[Data listing]

>> start

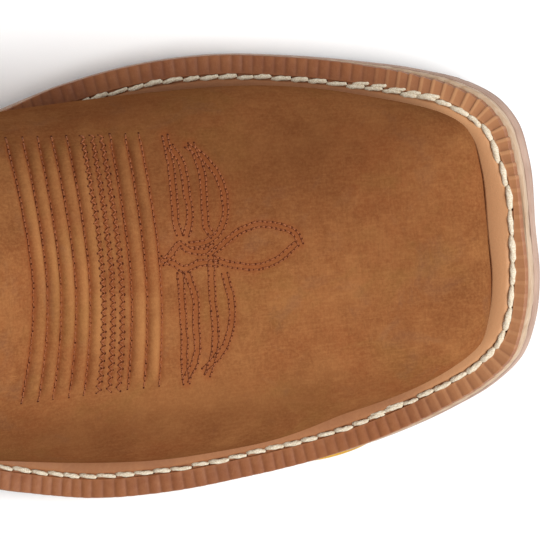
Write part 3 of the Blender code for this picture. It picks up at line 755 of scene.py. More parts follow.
def waxed_leather(name, colours, painted=False, specular=0.2):
    """Pull-up leather: clouded colour, pale where bent with a painted highlight, fine grain, nicks, a soft
    waxy gloss.
    """
    middle, dark, light, warm = colours
    s = Shade(name, specular=specular)
    cloud = s.spread(s.noise(24, 3, 0.6), 0.36, 0.66)
    patch = s.spread(s.noise(85, 4, 0.62, warp=0.4), 0.42, 0.68)
    mist = s.spread(s.noise(300, 4, 0.65), 0.38, 0.66)
    nap = s.noise(1300, 3, 0.7)
    colour = s.mix(s.times(cloud, 0.42), middle, dark)
    colour = s.mix(s.times(patch, 0.30), colour, light)
    colour = s.tinted(colour, warm, 0.35, s.noise(46, 3, 0.5, warp=0.6), 0.45, 0.72)
    colour = s.mix(s.times(mist, 0.16), colour, dark)
    colour = s.tinted(colour, OLIVE_TINT, 0.45, s.noise(58, 4, 0.6, warp=0.5), 0.5, 0.72)
    colour = s.tinted(colour, GREY_TINT, 0.40, s.noise(66, 4, 0.6, warp=1.0), 0.54, 0.72)
    colour = s.tinted(colour, light, 0.24, nap, 0.35, 0.7)
    brushed = s.noise(1000, 3, 0.6, s.stretched((0.2, 1.7, 1.0), (0, 0, 0.08)))
    combed = s.noise(1000, 3, 0.6, s.stretched((1.7, 0.2, 1.0), (0, 0, 0.08)))
    colour = s.tinted(colour, light, 0.17, brushed, 0.46, 0.7)
    colour = s.tinted(colour, dark, 0.15, combed, 0.46, 0.7)
    along = s.noise(260, 4, 0.6, s.stretched((0.18, 3.2, 1.0), (0, 0, 0.35)))
    across = s.noise(240, 4, 0.6, s.stretched((3.4, 0.2, 1.0), (0, 0, 0.5)))
    scratches = s.math("MAXIMUM", s.spread(along, 0.69, 0.78), s.spread(across, 0.71, 0.80))
    colour = s.mix(s.times(scratches, 0.38), colour, light)
    if painted:
        # painted shade, then paler colour with painted highlight, then rust, from the piece's values
        colour = s.mix(s.number("shadow"), colour, dark)
        colour = s.mix(s.number("pale_and_highlight"), colour, light)
        colour = s.mix(s.number("stitch"), colour, warm)
    s.colour(colour)
    s.roughness(s.spread(patch, 0, 1, 0.52, 0.66))
    grain = s.cells(1500)
    pores = s.noise(2600, 2, 0.6)
    s.bumps((s.noise(140, 3, 0.5), 0.00022), (grain, 0.00005), (pores, 0.00005), (scratches, -0.00004))
    return s.material


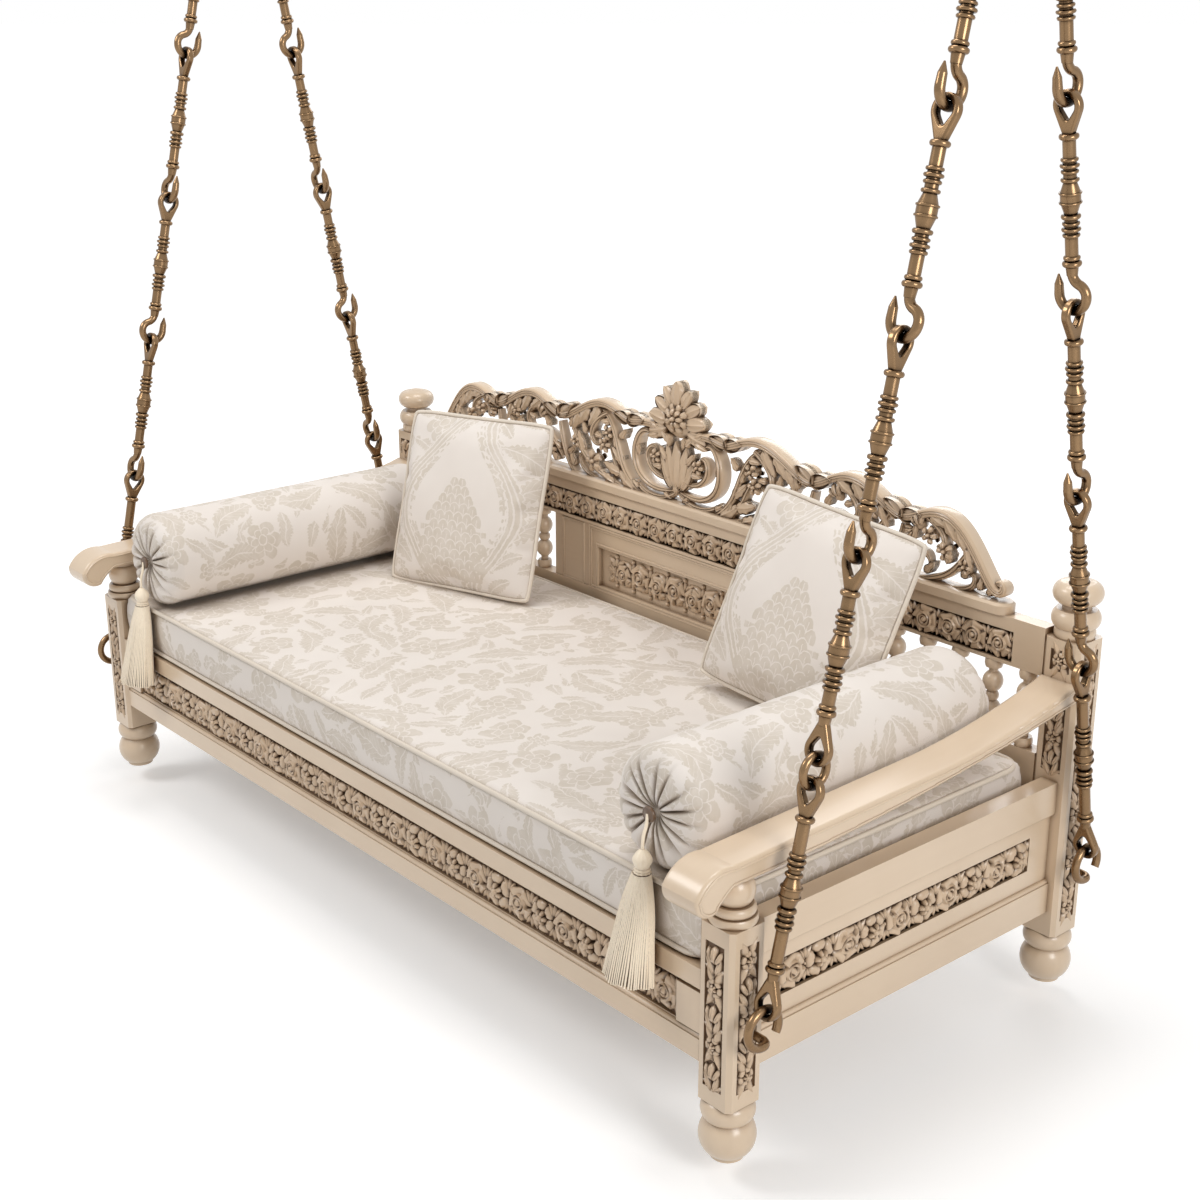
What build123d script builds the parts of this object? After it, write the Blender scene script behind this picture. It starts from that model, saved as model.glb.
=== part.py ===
from build123d import *
from math import acos, cos, degrees, radians, sin, sqrt, tan
import os

# A jhoola: a carved wooden swing seat hung on four chains of turned brass links.
# Millimetres. +Z is up, +X is to the right seen from the front, +Y is towards the backrest.
# The origin is on the ceiling, midway between the two ceiling plates and above the swing axis.
# Heights named "..._h" are measured up from the underside of the feet.

os.makedirs("parts", exist_ok=True)

LEFT, RIGHT = -1, 1
FRONT, BACK = -1, 1
side_name = {LEFT: "left", RIGHT: "right"}
end_name = {FRONT: "front", BACK: "back"}

# ---------------------------------------------------------------- driving dimensions
# Clearances
soft_gap = 0.3            # between a soft piece and what it touches
shaft_gap = 0.05          # radial, between a pin and its bore
joint_gap = 0.2           # between a tenon and its mortise
link_play = 0.3           # between a link's eye and the bar it hangs on

# Seat over the posts
seat_width = 1830
seat_depth = 802
seat_y = -30              # mid-depth of the seat, which puts its weight under the swing axis

# Suspension
ring_h = 2015             # centre of the master rings
chain_spacing = 1900      # between the left and the right chains
pin_drop = 40             # ceiling to the swing axis
ring_drop = 50            # swing axis to the bar at the top of the master ring
ring_bend = 45            # master ring, centreline radius
ring_bar = 7              # master ring, bar radius

# Ceiling plates
plate_length = 140
plate_width = 100
plate_thickness = 8
plate_hole_radius = 5.5
plate_hole_x = 50         # from the plate's centre
plate_hole_y = 32
cheek_thickness = 8
cheek_radius = 19
pin_radius = 9
pin_head_radius = 14
pin_head = 4
barrel_radius = 17
barrel_length = 34
barrel_side_gap = 0.5

# Chain links
link_pitch = 283
upper_links = 5
link_rod = 9              # radius of the plain rod
link_bead = 13.5          # radius of the beads
link_barrel = 15          # radius of the middle barrel
hook_bar = 7
hook_bend = 22            # hook bowl, centreline radius
hook_swan = 17            # swan neck, centreline radius
hook_leaf = 28            # length of the pointed tip
hook_tip = 1.2            # radius of its blunt end
strap_width = 13
strap_thickness = 9.5
strap_fillet = 4
eye_hole = 12             # radius of the round end of an eye's hole
eye_tail = 14             # centre to centre, round end to narrow end
eye_tail_radius = 4
eye_reach = 40            # held bar to the foot of the eye's neck
eye_neck = 8
joining_ring_bend = 22
joining_ring_bar = 6

# Post hooks
post_hook_bend = 28.5
post_hook_bar = 6.5
post_hook_h = 237         # centre of the open ring
front_hook_y = -374
back_hook_y = 356
post_hook_turn = 300      # how far the bar goes round, degrees
post_hook_corner = 12
hook_shank = 6
hook_flange = 11.5
hook_flange_thickness = 4
nut_flats = 19
nut_thickness = 9
washer_thickness = 2
nut_pocket_radius = 13
nut_pocket_depth = 14

# Posts
post_size = 66
post_bevel = 6.5
block_h = 93              # underside of the square block
front_block_top_h = 372
back_block_top_h = 600
foot_base = 25
foot_base_height = 8
foot_ball = 41.5
foot_ball_height = 53
foot_waist = 31
foot_collar = 39.5
neck_ring = 35
neck_bulb = 30
neck_throat = 22
finial_ring = 32.5
finial_torus = 38.5
finial_neck = 23
finial_bun = 39.5
field_width = 36
field_depth = 4
field_margin = 26         # block end to the end of its sunk field
back_low_field_h = (380, 492)
back_high_field_h = (548, 583)

# Rails
tenon_length = 20
tenon_thickness = 14
tenon_shoulder = 5        # above and below a tenon
quirk = 2                 # small step beside a rail's moulding
ovolo = 6                 # radius of a rail's quarter-round moulding
front_rail_inset = 6      # rail face behind the post face
front_rail_thickness = 26
front_bottom_rail_h = (145, 187)
front_top_rail_h = (251, 290)
front_stile_width = 49
front_tenon_setback = 13  # rail face to the middle of its tenon
frieze_thickness = 12
side_rail_inset = 17
side_rail_thickness = 30
side_tenon_setback = 15
side_bottom_rail_h = (135, 195)
side_top_rail_h = (303, 365)
side_panel_thickness = 18
side_frieze_h = (223, 281)
side_frieze_length = 570
carving_thickness = 5
back_rail_inset = 3
back_rail_thickness = 28
back_tenon_setback = 9
back_tenon_top_h = 590
back_seat_rail_h = (145, 290)
back_bottom_rail_h = (298, 398)
back_top_rail_h = (530, 610)
back_frieze_h = (536, 587)
back_frieze_length = 1580
back_panel_width = 714
back_panel_thickness = 24
back_recess_width = 444
back_recess_h = (404, 487)
back_recess_depth = 10
panel_carving_width = 400
panel_carving_height = 68
spindle_count = 7         # on each side of the back panel
spindle_radius = 17
spindle_pin = 5
spindle_pin_length = 10

# Crest
crest_base_h = 18
crest_base_width = 1550
crest_base_depth = 44
crest_thickness = 28
crest_band = 22
crest_foot = 14
crest_scroll_bar = 13
crest_scroll_depth = 20
crest_humps = [(200, 796), (430, 778), (630, 757)]
crest_dips = [(100, 750), (340, 748), (550, 731)]
crest_end = (748, 655)
crest_end_radius = 15
finial_leaf_steps = [(100, 775), (72, 815), (40, 845), (0, 860)]
medallion_x = 64
medallion_h = 700

# Arms
arm_width = 70
arm_under_h = 444         # flat that rests on the front post
arm_thickness = 31
arm_back_top_h = 535
arm_middle_top_h = 486
arm_nose_y = -470
arm_nose_bottom_h = 413
arm_edge = 6

# Deck and cushions
slat_count = 12
slat_width = 80
slat_thickness = 18
slat_pitch = 140
cleat_size = 20
mattress_width = 1686
mattress_front_y = -385
mattress_back_y = 318
mattress_thickness = 98
mattress_corner = 40
mattress_edge = 12
bolster_radius = 92
bolster_x = 737
bolster_front_y = -385
bolster_back_y = 262
bolster_edge = 14
button_radius = 10
button_thickness = 5
cushion_size = 342
cushion_thickness = 110
cushion_slope = 52        # degrees, how fast the pillow thins to its edge
left_cushion_foot = (-409, 128)
left_cushion_turn = 14.7
left_cushion_lean = 18
left_cushion_roll = 2
right_cushion_foot = (454, 148)
right_cushion_turn = 3.5
right_cushion_lean = 22
right_cushion_roll = -5.6
cushion_corner = 12

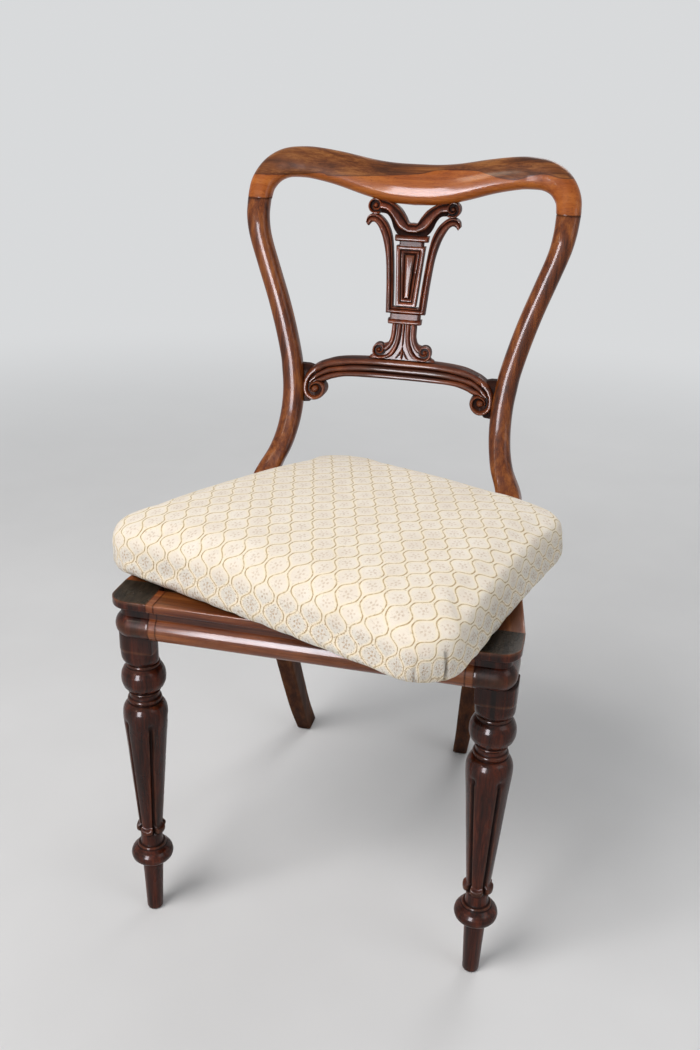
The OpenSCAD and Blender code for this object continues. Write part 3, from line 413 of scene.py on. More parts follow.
class Effects:
    """The node groups that several finishes share, each built once."""

    half_cell = 0.0151
    cell_length = 0.0385
    wave_height = 0.4
    ring_radius = 0.12

    def __init__(self) -> None:
        """Builds every group."""
        self.grain = self.build_grain()
        self.age = self.build_painted_light_and_wear()
        self.threads = self.build_threads()
        self.trellis = self.build_trellis()

    def build_grain(self) -> bpy.types.NodeTree:
        """Timber: long streaks, fine lines between them and short dark pores, all drawn out along Z.

        Returns:
            The group, from a vector in metres to Tone, Pore and Height.
        """
        tree, net, ins, outs = new_group("timber_grain", ("Vector",), ("Tone", "Pore", "Height"))
        bend = net.drawn(ins["Vector"], (14, 14, 5), 2.0)
        shift = net.node("ShaderNodeVectorMath", operation="MULTIPLY_ADD")
        net.put(shift.inputs[0], bend)
        shift.inputs[1].default_value = (0.006, 0.006, 0.0)
        net.put(shift.inputs[2], ins["Vector"])
        bent = shift.outputs[0]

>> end

Objective: In the listing above, find the line containing "The OpenSCAD and" and the line containing "ring_radius = 0.12", then repeat those two lines and everything between them exactly.

Expected answer:
The OpenSCAD and Blender code for this object continues. Write part 3, from line 413 of scene.py on. More parts follow.
class Effects:
    """The node groups that several finishes share, each built once."""

    half_cell = 0.0151
    cell_length = 0.0385
    wave_height = 0.4
    ring_radius = 0.12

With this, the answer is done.